Production and Accountability: How COVID-19 is Revealing Flaws in the Fast Fashion Industry
On June 7, 2020, chants of anger and fear erupted from the courtyard of the Euro Clothing Company factory (ECC-2) in Karnataka, India. Hundreds of garment workers who had previously manufactured clothing for H&M crowded into the ECC-2 in protest. The evening before, these workers had been laid off without warning, leaving over 1,200 men and women jobless. Over one month later, the garment workers are still protesting in an attempt to regain their jobs.
The extensive consequences of COVID-19 include a decline in clothing consumption and a surplus of products that fast fashion brands like H&M cannot sell.
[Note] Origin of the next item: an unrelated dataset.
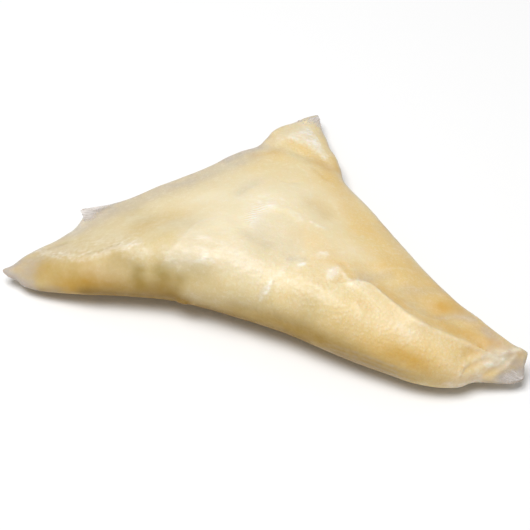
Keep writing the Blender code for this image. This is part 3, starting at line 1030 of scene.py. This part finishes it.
# %% Stripe the low edge
LOW_EDGE = ((330, 352), (355, 361), (376, 369), (399, 378), (420, 384))
STRIPES = ((0.0010, 0.50), (0.0024, 0.45), (0.0039, 0.40))  # metres off the edge, and amount
STRIPE_WIDTH = 0.00045
low_edge = gap_from(trace(*LOW_EDGE), 0.006)[0]
low_edge += 0.0003 * ripples(0.0040, 67)
fading_in = near(0.0060, (346, 356), (372, 364), (388, 370))
# painted contact shade along the low edge, in a soaked colour
contact_shade_and_soak += 0.45 * band(low_edge, 0, 0.0034) * near(0.0050, (342, 354), (360, 361), (376, 367))
for off_edge, amount in STRIPES:
    stripe = band(low_edge, off_edge, STRIPE_WIDTH) * fading_in * flecked
    sheer += amount * stripe
    height += 0.00007 * stripe
print("the stripes touch", int((fading_in > 0.5).sum()), "points")

# %% [markdown]
# ### The mouth
# The roll ends in an open mouth, where the strip began. Its sheets stick together in sharp folds: a bright
# facet above, a hollow before it, and a grey flap that light passes through.

# %% Fold the mouth
MOUTH_RELIEF = (  # sharp folds, and the hollows between them
    (0.00024, near, 0.0010, (459, 375), (461, 369), (464, 364), (469, 360), (479, 357)),
    (0.00018, near, 0.0009, (466, 374), (474, 371), (484, 365), (494, 360)),
    (-0.00020, near, 0.0016, (467, 356), (472, 352), (479, 351)),
    (-0.00010, near, 0.0010, (467, 368), (476, 364), (486, 358)),
    (-0.00020, near, 0.0010, (478, 378), (490, 373), (500, 367), (508, 359)),
    (0.00014, near, 0.0013, (482, 350), (492, 354), (504, 352)),
    (0.00010, near, 0.0005, (484, 377), (494, 374), (503, 370)),
    (0.00018, near, 0.0007, (497, 376), (506, 366), (512, 360), (516, 355)),
    (0.00022, near, 0.0008, (500, 353), (510, 351), (520, 350)),
    (0.00012, near, 0.0005, (503, 380), (511, 376), (521, 376)),
    (-0.00012, near, 0.0006, (503, 373), (512, 371), (520, 370)),
    (-0.00014, near, 0.0007, (510, 354), (518, 354)),
)
STRANDS = (  # dry threads from the roll to the mouth's upper rim
    ((460, 373), (463, 367), (468, 363), (481, 357)),
    ((463, 375), (470, 368), (482, 363)),
    ((468, 377), (478, 369), (492, 362), (502, 357)),
    ((478, 374), (489, 367), (504, 361)),
)
BETWEEN_STRANDS = (  # the wet grooves between them
    ((461, 375), (466, 369), (474, 364)),
    ((470, 377), (480, 371), (492, 368)),
    ((480, 364), (492, 358)),
)
mouth = near(0.0045, (470, 368), (490, 364), (504, 362), (514, 372))
height += 0.00004 * creased(0.0014, 77, (1.8, 0.8, 1), turn=40) * mouth
height += 0.00003 * ripples(0.0007, 79, (3, 1, 1), turn=50) * mouth
for pixels in STRANDS:
    strand = flecked * near(0.0006, *pixels)
    height += 0.00009 * strand
    dry_white_and_highlight += 0.28 * strand
for pixels in BETWEEN_STRANDS:
    groove = near(0.0006, *pixels)
    height -= 0.00006 * groove
    tan += 0.20 * groove
brush(height, MOUTH_RELIEF)
print("the mouth has", len(STRANDS), "strands")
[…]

Because of this, garment workers are being laid off without pay. Gokaldas Exports, the owner of the ECC-2, released a statement saying: “The lay-off is due to reduction and cancellation of orders from its customers based out of key markets consequent to the Covid-19 pandemic.” This explicit message clearly details the reason for the layoffs, and places the responsibility on overseas brands such as H&M.
The issues of overproduction and layoffs are not unique and have recently emerged throughout countries that are manufacturing hubs for fast fashion brands. On June 24, an American Eagle Outfitters supplier in Bangladesh called Shanta Garments shut down and laid off 2,200 workers. In Myanmar, hundreds of workers producing clothing for Zara and Primark were laid off after forming a union in protest against the poor working conditions that had been worsened during the pandemic. In Cambodia, the Garment Manufacturers Association released a statement saying that the number of layoffs is likely to increase as “numerous brands and retailers in Europe and North America have canceled or delayed orders,” and on July 2, over 150,000 garment workers were laid off.
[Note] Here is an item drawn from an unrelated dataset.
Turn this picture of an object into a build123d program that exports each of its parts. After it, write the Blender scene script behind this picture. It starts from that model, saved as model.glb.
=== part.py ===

According to Fashion Revolution, only 2% of garment workers around the world receive a livable wage. Because of fluctuations in the supply chain and product consumption, the pandemic has heightened pre existing issues such as unfair wages and long working hours. For example, garment workers earn below the minimum wage that employees in retail countries earn. According to NewsClick, H&M garment workers in Karnataka were paid 8,866 rupees per month which is equivalent to 118 USD. Because the workers are counting on the salary provided by the factories to survive, the abrupt change during the pandemic has been a huge motivator for the workers to protest. Notably, some companies have given their workers compensation until they can return to work, but the amount is often not enough to cover the extended period of time that the garment workers will not be earning a salary. Workers who had been laid off by Violet Apparel Cambodia were promised $30 per month, while in Myanmar, garment workers at a factory called Hunter Myanmar were given $320 to cover living expenses for an unidentified length of time.
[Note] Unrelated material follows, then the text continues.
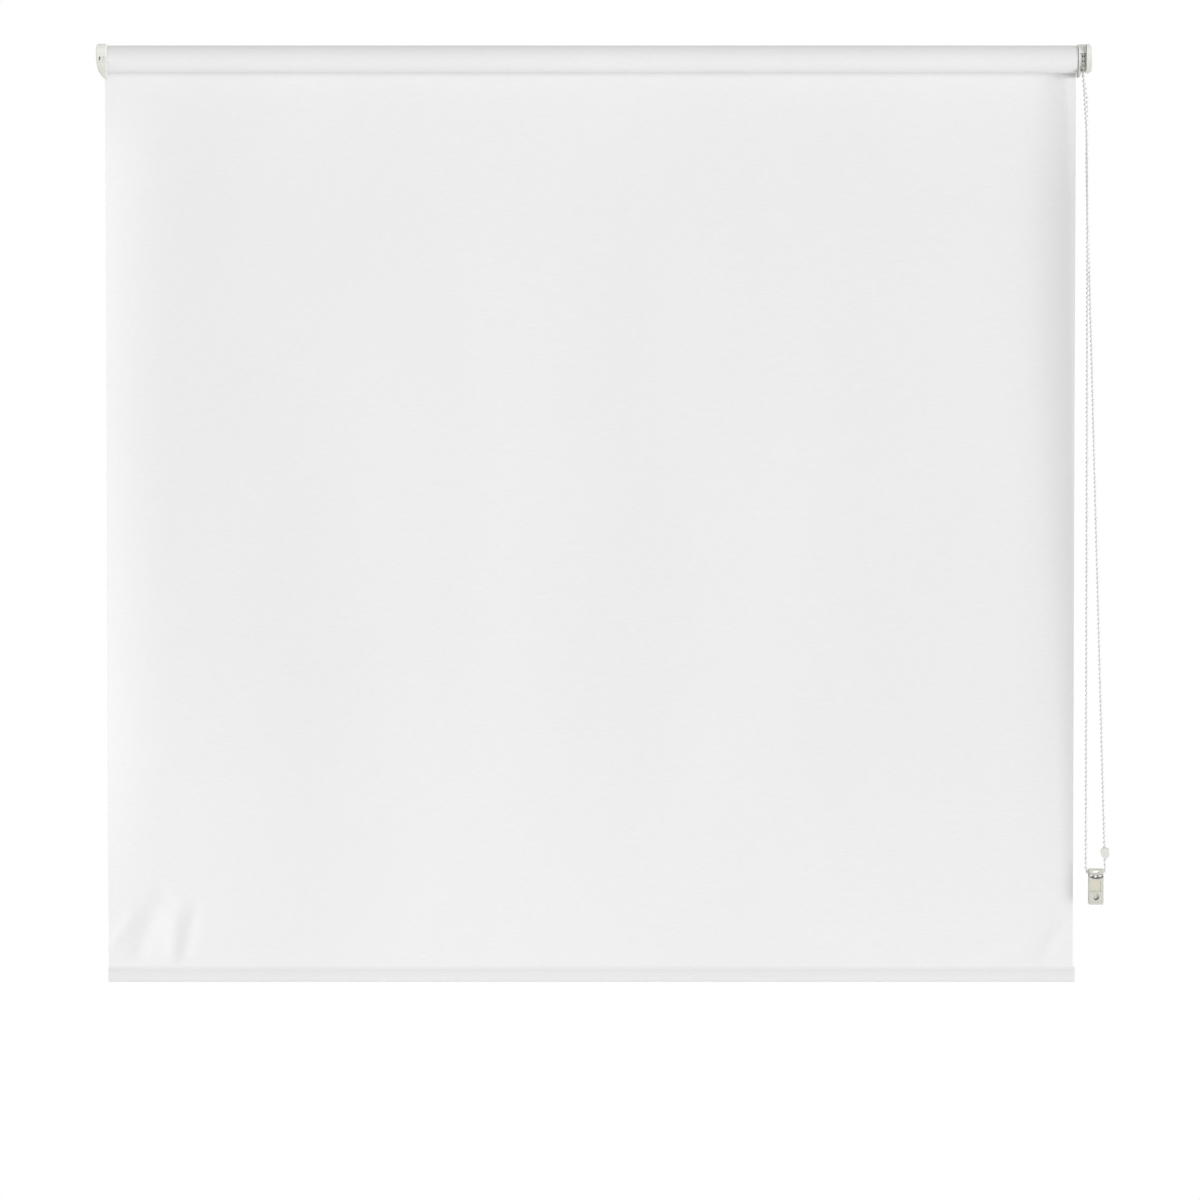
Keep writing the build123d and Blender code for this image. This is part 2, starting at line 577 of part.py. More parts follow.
with BuildPart() as tensioner_body:
    with BuildSketch(FRONT_PLANE.offset(TENSIONER_BACK + TENSIONER_WALL)):
        with Locations((TENSIONER_X, TENSIONER_MIDDLE_Z)):
            RectangleRounded(TENSIONER_WIDTH, TENSIONER_HEIGHT, 1.8)
    extrude(amount=TENSIONER_DEPTH - TENSIONER_WALL)
    fillet(tensioner_body.edges().group_by(Axis.Y)[0], radius=0.8)
    # Room for the slider and its spring.
    with BuildSketch(FRONT_PLANE.offset(TENSIONER_BACK)):
        with Locations((TENSIONER_X, (CAVITY_TOP + CAVITY_BOTTOM) / 2)):
            Rectangle(CAVITY_WIDTH, CAVITY_TOP - CAVITY_BOTTOM)
    extrude(amount=TENSIONER_DEPTH - TENSIONER_WALL, mode=Mode.SUBTRACT)
    # Window for the faceplate, and the screw hole below it.
    with BuildSketch(FRONT_PLANE.offset(TENSIONER_FRONT - 2 * TENSIONER_WALL)):
        with Locations((TENSIONER_X, (WINDOW_TOP + WINDOW_BOTTOM) / 2)):
            Rectangle(WINDOW_WIDTH, WINDOW_TOP - WINDOW_BOTTOM)
        with Locations((TENSIONER_X, TENSIONER_HOLE_Z)):
            Circle(4.0)
    extrude(amount=3 * TENSIONER_WALL, mode=Mode.SUBTRACT)
    # Curved channel for the chain, open to the front, under a saddle with an eye through it.
    with BuildSketch(FRONT_PLANE.offset(-BEND_Y)):
        with Locations(SADDLE_CENTRE):
            Circle(21.8)
            Circle(16.4, mode=Mode.SUBTRACT)
    extrude(amount=TENSIONER_DEPTH, mode=Mode.SUBTRACT)
    chain_tube(BEND_ROUTE, radius=BEAD_R + 0.5, mode=Mode.SUBTRACT)
    with BuildSketch(FRONT_PLANE.offset(TENSIONER_BACK)):
        with Locations((660.6, -1066.6)):
            Ellipse(5.0, 1.9)
    extrude(amount=TENSIONER_DEPTH + 1, mode=Mode.SUBTRACT)
    # Two raised bars across the front.
    with BuildSketch(FRONT_PLANE.offset(TENSIONER_FRONT - 0.3)):
        with Locations((TENSIONER_X, -1093.2)):
            Rectangle(17.6, 1.6)
        with Locations((TENSIONER_X, -1105.9)):
            Rectangle(17.6, 1.4)
    extrude(amount=0.9)

with BuildPart() as tensioner_back:
    with BuildSketch(FRONT_PLANE.offset(TENSIONER_BACK)):
        with Locations((TENSIONER_X, TENSIONER_MIDDLE_Z)):
            RectangleRounded(TENSIONER_WIDTH, TENSIONER_HEIGHT, 1.8)
        with Locations((660.6, -1066.6)):
            Ellipse(5.0, 1.9, mode=Mode.SUBTRACT)
        with Locations((TENSIONER_X, TENSIONER_HOLE_Z)):
            Circle(2.6, mode=Mode.SUBTRACT)
    extrude(amount=TENSIONER_WALL)

with BuildPart() as tensioner_faceplate:
    with BuildSketch(FRONT_PLANE.offset(TENSIONER_FRONT - TENSIONER_WALL)):
        with Locations((TENSIONER_X, (WINDOW_TOP + WINDOW_BOTTOM) / 2)):
            Rectangle(WINDOW_WIDTH - 0.1, WINDOW_TOP - WINDOW_BOTTOM - 0.1)
    extrude(amount=0.9)

SLIDER_TOP = -1089.8
SLIDER_BOTTOM = CAVITY_BOTTOM + 0.4
with BuildPart() as tensioner_slider:
    with BuildSketch(FRONT_PLANE.offset(TENSIONER_BACK + TENSIONER_WALL + 0.3)):
        with Locations((TENSIONER_X, (SLIDER_TOP + SLIDER_BOTTOM) / 2)):
            RectangleRounded(CAVITY_WIDTH - 0.6, SLIDER_TOP - SLIDER_BOTTOM, 1.0)
        with Locations((TENSIONER_X, TENSIONER_HOLE_Z - SLIDER_TRAVEL)):
            Circle(2.3, mode=Mode.SUBTRACT)
    extrude(amount=TENSIONER_DEPTH - 2 * TENSIONER_WALL - 0.6)
    # Countersink for the wall screw's head.
    with BuildSketch(FRONT_PLANE.offset(TENSIONER_FRONT - TENSIONER_WALL - 0.3)) as mouth:
        with Locations((TENSIONER_X, TENSIONER_HOLE_Z - SLIDER_TRAVEL)):
            Circle(3.9)
    extrude(amount=-2.2, taper=36, mode=Mode.SUBTRACT)

with BuildPart() as tensioner_spring:
    spring_length = CAVITY_TOP - SLIDER_TOP - 0.6
    with BuildLine() as spring_path:
        turns = Helix(spring_length / 6, spring_length, 1.9, center=(TENSIONER_X, BEND_Y, SLIDER_TOP + 0.3))
    with BuildSketch(Plane(origin=turns @ 0, z_dir=turns % 0)):
        Circle(0.25)
    sweep(path=spring_path.line, is_frenet=True)

# ---------------------------------------------------------------- labels and files
SUB_PARTS = {
    "roller_tube": roller_tube,
    "tube_tape": tube_tape,
    "fabric_roll": fabric_roll,
    "fabric_panel": fabric_panel,
    "hem_pocket": hem_pocket,
    "bottom_bar": bottom_bar,
    "bar_cap_left": bar_cap_left,
    "bar_cap_right": bar_cap_right,
    "idle_bracket": idle_bracket,
    "idle_bush": idle_bush,
    "idle_cover": idle_cover,
    "control_bracket": control_bracket,
    "control_cover": control_cover,
    "chain_guard": chain_guard,
    "clutch_core": clutch_core,
    "clutch_washer": clutch_washer,
    "clutch_end_screw": clutch_end_screw,
    "bracket_screw": bracket_screw,
    "chain_sprocket": chain_sprocket,
    "wrap_spring_outer": wrap_spring_outer,
    "wrap_spring_inner": wrap_spring_inner,
    "drive_plug": drive_plug,
    "idle_end_plug": idle_end_plug,
    "idle_pin": idle_pin,
    "idle_spring": idle_spring,
    "chain_wheel_wrap": chain_wheel_wrap,
    "chain_front_strand": chain_front_strand,
    "chain_back_strand": chain_back_strand,
    "chain_lower_bend": chain_lower_bend,
    "connector_shell": connector_shell,
    "connector_clip": connector_clip,
    "tensioner_body": tensioner_body,
    "tensioner_back": tensioner_back,
    "tensioner_faceplate": tensioner_faceplate,
    "tensioner_slider": tensioner_slider,
    "tensioner_spring": tensioner_spring,
}

os.makedirs("parts", exist_ok=True)
for label, sub_part in SUB_PARTS.items():
    sub_part.part.label = label
    export_step(sub_part.part, f"parts/{label}.step")

BEAD_AREA = math.pi * BEAD_R**2
for label, route, length, tube in (
    ("front strand", FRONT_ROUTE, front_length, chain_front_strand),
    ("back strand", BACK_ROUTE, back_length, chain_back_strand),
    ("lower bend", BEND_ROUTE, bend_length, chain_lower_bend),
):
    radii = [round(radius, 1) for radius in corner_radii(route)]
    share = tube.part.volume / (length * BEAD_AREA)
    print(f"{label}: length {length:.1f}, volume over section times length {share:.4f}, radii {radii}")
wrap_length = math.pi * PITCH_R
print(f"wheel wrap: length {wrap_length:.1f}, radius {PITCH_R:.2f}")
print(f"whole loop: {front_length + back_length + bend_length + wrap_length:.1f}")
print(f"connector middle: {CONNECTOR_MIDDLE}, direction: {STRAND_DIRECTION}")
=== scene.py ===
"""Roller blind: cloth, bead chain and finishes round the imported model, all in metres.

X runs along the roller towards the chain, Y into the wall and Z up. The origin is midway
between the wall screw holes, level with the roller's axis.
"""

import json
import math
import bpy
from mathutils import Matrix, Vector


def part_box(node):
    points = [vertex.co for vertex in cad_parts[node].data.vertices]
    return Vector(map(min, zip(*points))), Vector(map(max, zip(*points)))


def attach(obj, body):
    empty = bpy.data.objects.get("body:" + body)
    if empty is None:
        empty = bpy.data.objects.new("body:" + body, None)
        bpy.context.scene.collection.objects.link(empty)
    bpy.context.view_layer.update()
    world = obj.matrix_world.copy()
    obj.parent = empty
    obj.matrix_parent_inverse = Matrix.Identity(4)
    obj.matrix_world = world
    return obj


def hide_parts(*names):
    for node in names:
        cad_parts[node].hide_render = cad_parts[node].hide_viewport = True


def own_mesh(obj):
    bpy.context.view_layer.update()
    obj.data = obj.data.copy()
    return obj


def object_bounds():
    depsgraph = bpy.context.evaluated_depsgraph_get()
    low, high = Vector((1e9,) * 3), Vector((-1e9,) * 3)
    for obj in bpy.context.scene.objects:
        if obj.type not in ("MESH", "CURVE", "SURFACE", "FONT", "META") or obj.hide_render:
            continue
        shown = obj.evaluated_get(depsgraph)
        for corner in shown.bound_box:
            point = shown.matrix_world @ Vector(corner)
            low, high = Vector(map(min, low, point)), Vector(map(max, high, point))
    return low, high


bl_info = {
    "name": "Roller Blind",
    "version": (1, 0, 0),
    "blender": (4, 5, 0),
    "location": "View3D > Sidebar > Roller Blind",
    "description": "Builds the cloth, bead chain, finishes and stage of a roller blind",
    "category": "Object",
}

import bpy
from bpy.props import FloatProperty, FloatVectorProperty, IntProperty, PointerProperty
from mathutils import Vector, noise

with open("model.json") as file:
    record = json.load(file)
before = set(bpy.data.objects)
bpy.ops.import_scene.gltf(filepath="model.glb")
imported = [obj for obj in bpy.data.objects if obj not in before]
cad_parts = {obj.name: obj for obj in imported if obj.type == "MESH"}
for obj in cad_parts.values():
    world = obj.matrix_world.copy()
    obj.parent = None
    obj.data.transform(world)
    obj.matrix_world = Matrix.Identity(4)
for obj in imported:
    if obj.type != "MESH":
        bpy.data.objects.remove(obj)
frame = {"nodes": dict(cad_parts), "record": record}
CAD_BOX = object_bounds()

# Where the cloth and the roller sit, from the model's own parts.
PANEL_LOW, PANEL_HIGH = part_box("fabric_panel")
ROLL_LOW, ROLL_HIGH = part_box("fabric_roll")
POCKET_LOW, POCKET_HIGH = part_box("hem_pocket")
ROLLER_Y = (ROLL_LOW.y + ROLL_HIGH.y) / 2
ROLLER_Z = (ROLL_LOW.z + ROLL_HIGH.z) / 2

# The chain's route: over the wheel from its back, down the front strand, round the saddle of
# the tensioner and up the back strand.
CHAIN_ROUTE = (
    (0.6389, -0.01757, 0.0),
    (0.6389, -0.01757, 0.00598),
    (0.6389, -0.02602, 0.01443),
    (0.6389, -0.03798, 0.01443),
    (0.6389, -0.04643, 0.00598),
    (0.6389, -0.04643, 0.0),
    (0.6391, -0.0464, -0.019),
    (0.6413, -0.0459, -0.052),
    (0.6446, -0.0451, -0.104),
    (0.6457, -0.0441, -0.166),
    (0.6481, -0.03214, -1.056),
    (0.64813, -0.032, -1.0654),
    (0.6534, -0.032, -1.071),
    (0.6612, -0.032, -1.073),
    (0.6692, -0.032, -1.0714),
    (0.67346, -0.03198, -1.065),
    (0.6732, -0.03186, -1.056),
    (0.64793, -0.02014, -0.19),
    (0.646, -0.0194, -0.138),
    (0.6471, -0.0188, -0.092),
    (0.6469, -0.0183, -0.052),
    (0.6433, -0.0179, -0.029),
    (0.63895, -0.0176, -0.012),
    (0.6389, -0.01757, 0.0),
)
CHAIN_ON_WHEEL = 0.0453
BEADS_ON_WHEEL = 8
BEAD_SIDES = 12
BEAD_COLLAR = 0.36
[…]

One reason that brands have laid off garment workers is simply because halting production is the easiest way to simultaneously cut costs and prevent manufacturing unnecessary items. But because clothing items are typically produced long before they are sold in stores, halting production without protecting the supply chain has negative repercussions. For example, garment workers in Bangladesh were not paid for the Spring collection they manufactured in May; the same collection that cannot be resold next spring, because by then trends and styles will have changed.
On the opposite end of fast fashion manufacturing is the brand’s image and PR, and at the onset of COVID-19, many brands advertised their efforts to relieve the effects of COVID-19 on vulnerable communities. In April, H&M released a statement listing the organizations it donated to including the Children’s Defense Fund, the Los Angeles LGBT Center, and the World Health Organization. These donations benefitted the brand’s image, but also highlighted the areas in which the brand is lacking. The fact that H&M donated $500,000 to WHO is questionable when compared with the fact that its garment workers are not receiving their monthly salaries of just over $100. These workers make up a vulnerable community that is more directly tied to H&M than any of the other organizations it chose to donate to and yet they are not receiving a fraction of the relief funds that US-based organizations are getting. Further, H&M did not release any information on how COVID is affecting garment workers until a video of the Karnataka protests surfaced on Twitter. On June 24, 2020, the H&M Twitter account replied to the Karnataka video:
“The drop in customer demand due to COVID-19 will inevitably impact suppliers, however we are placing orders with this supplier and we fully stand by our responsible purchasing practices. We are in dialogue with the supplier and the trade unions to resolve the conflict peacefully.”
As the workers are still without pay, and H&M has not made it clear how it plans to remedy this, the problem remains. This shows the way that brand activism for the eyes of the consumer is very different from internal accountability. H&M donated to WHO because its consumers applaud that type of action, so what if the consumer base was to demand fair pay and treatment for garment workers? Moving forward, in order for change to occur, more individual consumers must take responsibility rather than depending on the brands or industry. The fact that H&M was pressured into giving a response to the Karnataka video after it was shared on social media shows the power individuals have and that change is in the hands of consumers. Whether this change means boycotting fast fashion brands and consuming ethically, lobbying against brands to demand worker payment, or supporting worker unions, it is the consumers’ responsibility to demand change and hold corporations accountable.